Problem 4: A conjugated triene molecule has a total conjugation length of 7.5 Å, derived from three alternating single and double carbon-carbon bonds. Calculate the wavelength of light absorbed when a π-electron transitions from the ground state (\(n = 1\)) to the second excited state (\(n = 3\)) in the 1D particle in a box model. Use the same constants as above.

Problem 5: A conjugated polyene chain consists of 10 carbon atoms connected by alternating single and double bonds. Each C=C bond is 1.34 Å, and each C–C bond is 1.54 Å. Find the total length of the conjugated system, and use this to calculate the wavelength of the transition from the \(n = 2\) to the \(n = 3\) energy level. Assume all π-electrons are delocalized over the entire length of the molecule.

Problem 6: Consider an electron in a 2D particle in a box, representing the π-electrons in a graphene-like fragment with dimensions \(L_x = 2 \, \text{nm}\) and \(L_y = 1 \, \text{nm}\). Calculate the energy of the electron for the quantum numbers \(n_x = 1\) and \(n_y = 2\)

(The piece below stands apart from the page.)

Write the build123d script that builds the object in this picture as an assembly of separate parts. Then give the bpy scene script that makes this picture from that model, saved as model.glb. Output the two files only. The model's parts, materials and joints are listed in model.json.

The energy for a 2D particle in a box is given by:

\[ E_{n_x,n_y} = \frac{h^2}{8m} \left( \frac{n_x^2}{L_x^2} + \frac{n_y^2}{L_y^2} \right) \]

Using \(h = 6.626 \times 10^{-34} \, \text{J s}\), \(m = 9.109 \times 10^{-31} \, \text{kg}\), \(L_x = 2 \times 10^{-9} \, \text{m}\), and \(L_y = 1 \times 10^{-9} \, \text{m}\), we calculate the energy as:

\[ E_{1,2} = \frac{6.626^2}{8 \times 9.109} \left( \frac{1^2}{(2 \times 10^{-9})^2} + \frac{2^2}{(1 \times 10^{-9})^2} \right) \]

Simplifying, you can calculate the energy in joules.